The material below holds a span beginning at the line with "cad_parts[node].hide_render = cad_parts[node].hide_viewport" and ending at the line with "obj.matrix_world = Matrix.Identity(4)". Quote that span exactly, both ends included, and only that span.
>>>>
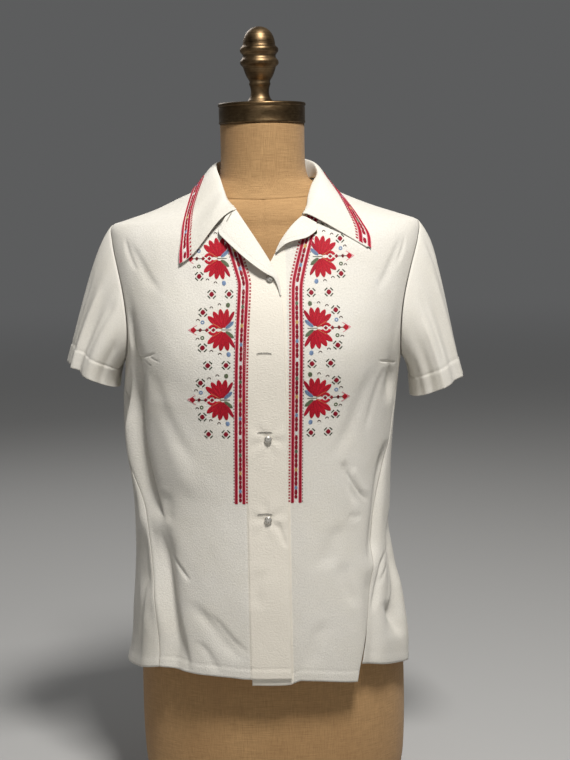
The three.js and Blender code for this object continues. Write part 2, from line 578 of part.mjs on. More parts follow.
// ---------------------------------------------------------------- collar
// Stations from the right front end round the back to the left front end. The seam is given by its
// height on a front, or by the ring angle once it runs along the top of the back. Where no edgeY is
// given the edge lies on the front.
const COLLAR = [
  { at: 0, side: RIGHT, seamZ: 793, rollX: -33, rollY: -88, rollZ: 796, edgeX: -108, edgeZ: 731 },
  { at: 1, side: RIGHT, seamZ: 803, rollX: -46, rollY: -75, rollZ: 807, edgeX: -106, edgeZ: 748 },
  { at: 2, side: RIGHT, seamZ: 816, rollX: -54, rollY: -56, rollZ: 822, edgeX: -103, edgeZ: 765 },
  { at: 3, side: RIGHT, seamZ: 829, rollX: -60, rollY: -32, rollZ: 839, edgeX: -99, edgeZ: 789 },
  { at: 4, side: RIGHT, seamAngle: 90, rollX: -65, rollY: 0, rollZ: 853, edgeX: -93, edgeY: -12, edgeZ: 826 },
  { at: 5, side: RIGHT, seamAngle: 122, rollX: -60, rollY: 34, rollZ: 863, edgeX: -90, edgeY: 42, edgeZ: 823 },
  { at: 6, side: RIGHT, seamAngle: 152, rollX: -36, rollY: 61, rollZ: 868, edgeX: -56, edgeY: 86, edgeZ: 812 },
  { at: 7, side: RIGHT, seamAngle: 180, rollX: 0, rollY: 70, rollZ: 869, edgeX: 0, edgeY: 98, edgeZ: 806 },
  { at: 8, side: LEFT, seamAngle: 152, rollX: 38, rollY: 62, rollZ: 868, edgeX: 58, edgeY: 86, edgeZ: 811 },
  { at: 9, side: LEFT, seamAngle: 122, rollX: 64, rollY: 36, rollZ: 862, edgeX: 89, edgeY: 42, edgeZ: 822 },
  { at: 10, side: LEFT, seamAngle: 90, rollX: 72, rollY: 2, rollZ: 850, edgeX: 94, edgeY: -8, edgeZ: 826 },
  { at: 11, side: LEFT, seamZ: 831, rollX: 73, rollY: -28, rollZ: 837, edgeX: 112, edgeZ: 801 },
  { at: 12, side: LEFT, seamZ: 816, rollX: 68, rollY: -52, rollZ: 819, edgeX: 127, edgeZ: 778 },
  { at: 13, side: LEFT, seamZ: 803, rollX: 62, rollY: -70, rollZ: 805, edgeX: 134, edgeZ: 764 },
  { at: 14, side: LEFT, seamZ: 792, rollX: 53, rollY: -84, rollZ: 794.5, edgeX: 135, edgeZ: 747 },
];
const COLLAR_COLUMNS = 28;
const COLLAR_THICK = 1.2;
const COLLAR_LIFT = 5;          // height of the collar's free edge over the fronts

// Neck-side point of the neck seam at a table row.
function neckSeam(row) {
  const edges = row.side < 0 ? RIGHT_FRONT_EDGE : LEFT_FRONT_EDGE;
  const z = row.seamZ ?? NECK_Z + 4 * SEAM_GAP;
  const angle = row.seamAngle ?? angleAt(row.side, read(edges, 'z', 'x', z) - row.side * 2.4, z);
  const inwards = blouseNormal(row.side, angle, z).setZ(0).normalize();
  return blousePoint(row.side, angle, z).addScaledVector(inwards, -COLLAR_THICK);
}

// Free edge of the collar at a table row.
function collarEdge(row) {
  if (row.edgeY !== undefined) return new THREE.Vector3(row.edgeX, row.edgeY, row.edgeZ);
  return blousePoint(row.side, angleAt(row.side, row.edgeX, row.edgeZ), row.edgeZ, COLLAR_LIFT);
}

function collar() {
  const stations = COLLAR.map((row) => {
    const seam = neckSeam(row);
    const edge = collarEdge(row);
    const lean = row.seamAngle === undefined ? -7 * row.side : 0;
    return {
      ...row, lean, seamX: seam.x, seamY: seam.y, seamZ: seam.z, edgeX: edge.x, edgeY: edge.y, edgeZ: edge.z,
    };
  });
  const grid = [];
  for (let r = 0; r <= COLLAR_COLUMNS; r += 1) {
    const at = r / COLLAR_COLUMNS * (COLLAR.length - 1);
    const point = (name) => new THREE.Vector3(...['X', 'Y', 'Z'].map((axis) => read(stations, 'at', name + axis, at)));
    const [seam, roll, edge] = ['seam', 'roll', 'edge'].map(point);
    const out = edge.clone().sub(roll).setZ(0).normalize();
    const stand = roll.clone().sub(seam).setX(read(stations, 'at', 'lean', at));
    stand.z += 4;
    const fall = edge.clone().sub(roll);
    const row = [0, 0.4, 0.75].map((t) => hermite(
      seam, stand, roll, out.clone().multiplyScalar(6), t));
    for (const t of [0, 0.08, 0.2, 0.4, 0.6, 0.8, 1]) {
      row.push(hermite(roll, out.clone().multiplyScalar(26), edge, fall.clone(), t));
    }
    grid.push(row);
  }
  return wall(grid, { outward: -1, thickness: COLLAR_THICK });
}
add('collar', collar(), 'cloth');

// ---------------------------------------------------------------- buttons
// Domed shank buttons; the second buttonhole from the top has none in it.
const BUTTONS = [
  { name: 'button_top', x: 7, z: 714 },
  { name: 'button_middle', x: 1, z: 513 },
  { name: 'button_low', x: -1, z: 409 },
];
const BUTTON_PROFILE = [
  { radius: 0, up: 0 }, { radius: 3.4, up: 0 }, { radius: 4.8, up: 0.9 }, { radius: 4.7, up: 1.9 },
  { radius: 3.2, up: 3.1 }, { radius: 0, up: 3.6 },
];
BUTTONS.forEach((row) => {
  const angle = angleAt(RIGHT, row.x, row.z);
  const seat = blousePoint(RIGHT, angle, row.z, 0.5);
  const button = add(row.name, turned(BUTTON_PROFILE.map((r) => [r.radius, r.up]), 14), 'pearl');
  button.quaternion.setFromUnitVectors(new THREE.Vector3(0, 0, 1), blouseNormal(RIGHT, angle, row.z));
  button.position.copy(seat);
});

export default blouse;
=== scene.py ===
"""A short-sleeved embroidered blouse, buttoned on a limbless dress form."""

import math
import random

import bmesh
import bpy
from mathutils import Matrix, Vector, noise


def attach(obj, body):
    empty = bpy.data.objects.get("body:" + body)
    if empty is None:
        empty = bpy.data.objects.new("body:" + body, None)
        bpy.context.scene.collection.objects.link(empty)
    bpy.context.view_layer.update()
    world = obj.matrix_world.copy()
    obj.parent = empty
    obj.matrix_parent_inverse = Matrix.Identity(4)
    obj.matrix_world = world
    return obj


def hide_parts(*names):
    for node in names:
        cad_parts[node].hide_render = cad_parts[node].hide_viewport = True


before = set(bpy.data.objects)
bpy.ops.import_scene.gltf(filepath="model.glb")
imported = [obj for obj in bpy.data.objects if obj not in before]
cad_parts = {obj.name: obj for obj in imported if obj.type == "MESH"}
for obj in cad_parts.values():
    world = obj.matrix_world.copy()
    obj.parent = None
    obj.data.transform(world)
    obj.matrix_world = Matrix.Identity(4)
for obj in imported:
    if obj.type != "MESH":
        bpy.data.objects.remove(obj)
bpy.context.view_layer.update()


# ---------------------------------------------------------------- foot board
# A flat oval plank under the form, stained dark, with its upper and lower edges rounded over.
MM = 0.001
BODY = "root"


class Link:
    """One socket in a material, so that its arithmetic can be written as plain expressions."""

    def __init__(self, tree, socket):
        self.tree, self.socket = tree, socket

    def _math(self, operation, first, second):
        return node(self.tree, "ShaderNodeMath", {"operation": operation}, (first, second))

    def __add__(self, other):
        return self._math("ADD", self, other)

    def __sub__(self, other):
        return self._math("SUBTRACT", self, other)

    def __rsub__(self, other):
        return self._math("SUBTRACT", other, self)

    def __mul__(self, other):
        return self._math("MULTIPLY", self, other)

    __radd__, __rmul__ = __add__, __mul__


def node(tree, kind, settings=None, values=(), out=0):
    """Adds a node: its settings first, then the values or links of its sockets."""
    made = tree.nodes.new(kind)
    for name, value in (settings or {}).items():
        if name == "stops":
            ramp = made.color_ramp
            while len(ramp.elements) < len(value):
                ramp.elements.new(0.5)
            for stop, (place, colour) in zip(ramp.elements, value):
                stop.position, stop.color = place, (*colour, 1)
        else:
            setattr(made, name, value)
    pairs = values.items() if isinstance(values, dict) else enumerate(values)
    for key, value in pairs:
        if isinstance(value, Link):
            tree.links.new(value.socket, made.inputs[key])
        else:
            made.inputs[key].default_value = value
    return Link(tree, made.outputs[out])


def finish(name, constants=None):
    """A new material and its node tree, with the shader's plain numbers set."""
    material = bpy.data.materials.new(name)
    material.use_nodes = True
    tree = material.node_tree
    for key, value in (constants or {}).items():
        tree.nodes["Principled BSDF"].inputs[key].default_value = value
    return material, tree


def feed(tree, **links):
    """Links the shader's varying inputs: colour, roughness, normal."""
    names = {"colour": "Base Color", "roughness": "Roughness", "normal": "Normal", "metal": "Metallic"}
    for key, link in links.items():
        tree.links.new(link.socket, tree.nodes["Principled BSDF"].inputs[names[key]])


def place_of(tree, stretch=(1, 1, 1), source="Object"):
    """Object or UV coordinates, stretched so that a pattern follows a direction."""
    where = tree.nodes.new("ShaderNodeTexCoord")
    return node(
        tree, "ShaderNodeMapping", {},
        {"Vector": Link(tree, where.outputs[source]), "Scale": stretch},
    )


def cloudy(tree, where, scale, detail=3.0, rough=0.5):
    return node(
        tree, "ShaderNodeTexNoise", {},
        {"Vector": where, "Scale": scale, "Detail": detail, "Roughness": rough},
    )


def ramp(tree, factor, *stops):
    return node(tree, "ShaderNodeValToRGB", {"stops": stops}, {"Fac": factor})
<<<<
RESULT –
        cad_parts[node].hide_render = cad_parts[node].hide_viewport = True


before = set(bpy.data.objects)
bpy.ops.import_scene.gltf(filepath="model.glb")
imported = [obj for obj in bpy.data.objects if obj not in before]
cad_parts = {obj.name: obj for obj in imported if obj.type == "MESH"}
for obj in cad_parts.values():
    world = obj.matrix_world.copy()
    obj.parent = None
    obj.data.transform(world)
    obj.matrix_world = Matrix.Identity(4)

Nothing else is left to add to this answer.